Tuesday, 3 May 2011

This big metal circular things with the ladders up the side

Otherwise known as silos. The things which contain grain and other mysterious substances which I was told to stay away from as a child roaming the fields surrounding our village freely - silos and slurry pits, the enemies of the right to roam.

Leaving slurry pits aside (though there temptation to weave them into this post is strong), silos are also the things which people appear to choose to work in, unless consistently and constantly nudged out of them. Or is that the case? I'm not sure.

You see, you wouldn't find a manager ignoring any budgeting training offered as soon as he'd received his promotion which suddenly meant he had to care about such things. You wouldn't find a manager ignoring the dealing with conflict training, nor the dealing with repeated sickness absence training either. Both provided consistently and adequately at the least by our internal Human Resourses Department in every organisation, both public and private, that I have worked for.

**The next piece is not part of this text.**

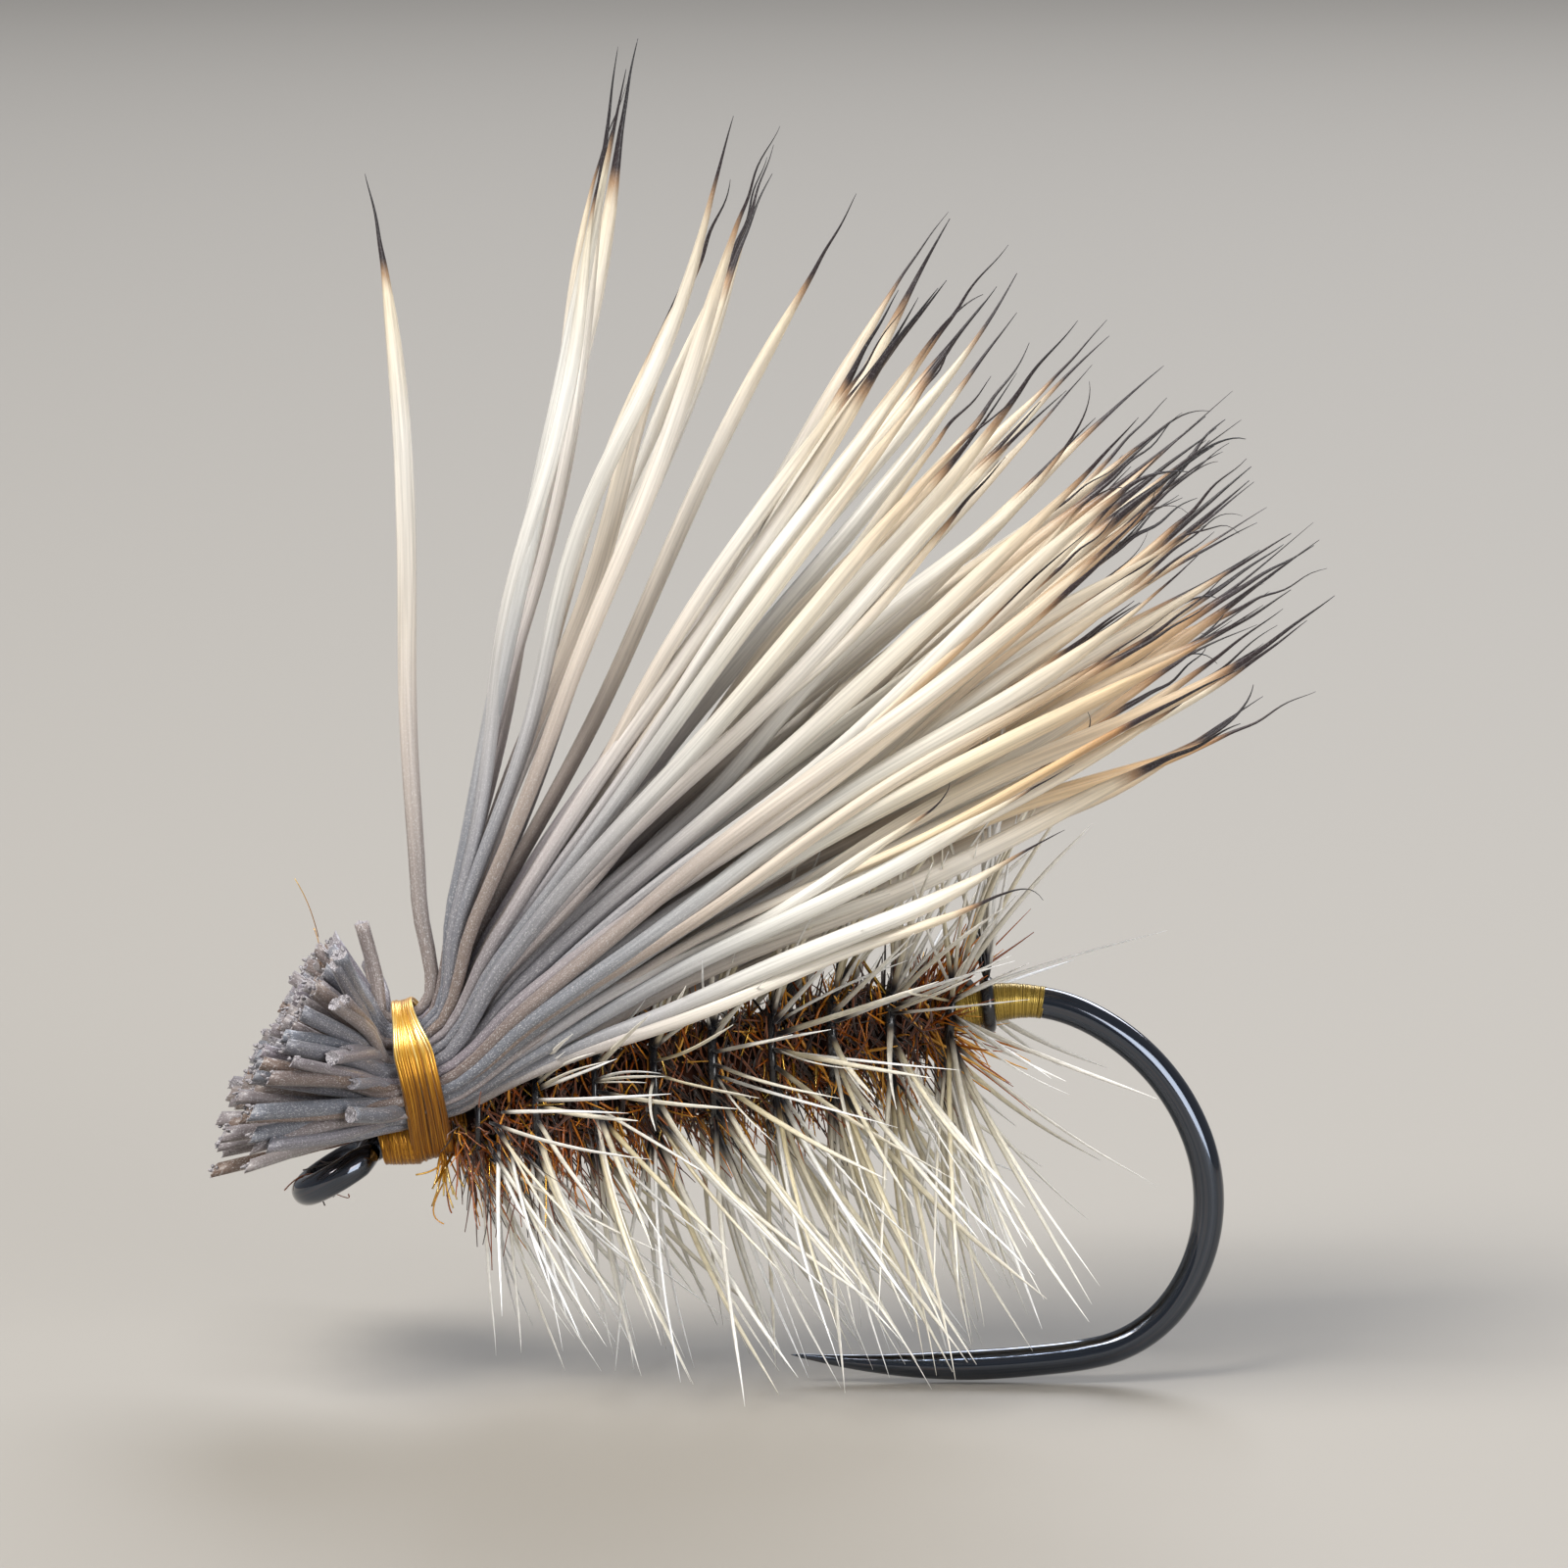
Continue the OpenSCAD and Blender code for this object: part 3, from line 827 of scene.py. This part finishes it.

So why is there no ICT training? I'm not talking about Beginners Excel here (though it would be encouraging if most of my managers in the past had some modicum of a clue about the SUM function, because frankly, how do you budget these days without it? Current managers, I'd like to state, are most definitely familiar with such things). I'm talking understanding the ICT function. I'm talking about understanding why ICT Departments often swallow large budgets, something which at the moment might be more than a little cause for some resentment. I am talking about procuring from ICT as a customer and understanding how to ask for the right equipment - sometimes a straight 'this PC is broken, can I have a new one' is not the best outcome when the users needs, job requirements and technology have all moved on from 10 years ago, the average age of a public sector base unit, in my experience. I'm talking a basic attempt at understanding the infrastructure - it should be on the intranet and mapped so that when ICT say something has fallen over, other Directors can understand the business implications and knock on effects for themselves without needing to be told - after all, if the payroll system fell over, you'd know immediately what the impact of that was, wouldn't you?

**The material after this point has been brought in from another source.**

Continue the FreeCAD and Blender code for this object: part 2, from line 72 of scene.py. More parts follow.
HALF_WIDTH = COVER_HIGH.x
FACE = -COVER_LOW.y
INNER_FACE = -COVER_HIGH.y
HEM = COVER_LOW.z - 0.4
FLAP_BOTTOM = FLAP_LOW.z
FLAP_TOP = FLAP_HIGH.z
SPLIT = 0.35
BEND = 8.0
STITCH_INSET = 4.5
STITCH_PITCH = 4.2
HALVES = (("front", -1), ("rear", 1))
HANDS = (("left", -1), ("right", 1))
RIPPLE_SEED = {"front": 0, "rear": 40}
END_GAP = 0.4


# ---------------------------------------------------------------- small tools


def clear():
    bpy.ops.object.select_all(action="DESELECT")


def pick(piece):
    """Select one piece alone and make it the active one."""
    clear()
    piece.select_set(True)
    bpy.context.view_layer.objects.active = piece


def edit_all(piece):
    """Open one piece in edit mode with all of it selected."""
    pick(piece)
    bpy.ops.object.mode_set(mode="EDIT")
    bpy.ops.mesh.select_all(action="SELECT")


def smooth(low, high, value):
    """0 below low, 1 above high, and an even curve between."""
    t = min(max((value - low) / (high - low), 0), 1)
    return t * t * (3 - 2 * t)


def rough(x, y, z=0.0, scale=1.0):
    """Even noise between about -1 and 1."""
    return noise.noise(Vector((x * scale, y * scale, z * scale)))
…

In the same way that understanding budget forecasts, reserves and other technicalities of financial nuance is your responsibility as a manager the more senior you become, I strongly suggest that now is the time to be asking some questions about where your ICT budget is being spent. Is your organisation geared up for the increased reliance on computers, social media, streaming live conferences to save money in attending them, the bandwidth requirement of an entire organisation using Tweetdeck to stream information? Are you still locked down from viewing some sites and if so why (just because you don't use those sites does not mean your staff could not be benefitting greatly from seeing them from a learning and development point of view). Do you understand the direction ICT is taking in either investing in bigger data farms as opposed to storing data in the cloud (on Google Documents, for example) and are you familiar with the security problems, been given an overview of the Data Protection Act or know why some people within your organisation are given laptops and can work from home and others cannot?

Ignorance is not an excuse. If you are smart enough to get your head around financial implications of central government directives and mandates you are smart enough to understand overviews of everything your ICT Department is doing.

And before ICT bods start breathing a sigh of relief - you're next. These people are your customers and your stakeholders. They procure from you, they give you money, they see less budget because you see more. You tell them day in and day out only why they may not have something - and never why they suddenly might be able to. You do not, in my experience, explaing your reasoning, you do not make yourselves accessible, you do not come out of your Department unless absolutely forced or on tech support duty, you don't explain your future plans for infrastructure or business transformation. When do you communiate, it is in terminology and acronyms only Bill Gates could love.

Sort it out. You've got a PR problem. It's a really easy thing to fix. Don't stop saying no - just tell people why you're saying no - if you can't open Facebook to the masses because your 15 year old infrastructure wont cope with the increased traffic - tell your customers so. Use diagrams if you must. But whatever it takes, explain.

There's fault on both sides here, and this post is written from personal experience (though it is categorically not indicative of the current modus operandi of our current ICT Department). If your experience is different, please let me know. If you think I am being unfair, please let me know.

But from where I am sitting, at the hub of all of this, is silo working, severe intimidation of those outside of ICT by the unintentionally thoughtless bandying of acronmys and obscure terminology by those within it and absolutely appalling communication.

This post inspired entirely by @pubstrat's rather excellent post on ICT in central government.

1 comment:

  1. Question for you: how many local authorities have outsourced IT departments to the private sector at this time? This was the case in my last post five years ago, and honestly, practically everyone was actively discouraged from engaging with IT. They seemed to be responsible for everything and nothing and if I ever had to speak to the helpdesk they would frequently be extremely surprised that I could speak geek. It took forever to get anything done so the vast majority of people just disengaged completely. My suspicion is that there's quite an us-and-them legacy there, even if IT's been brought back in house.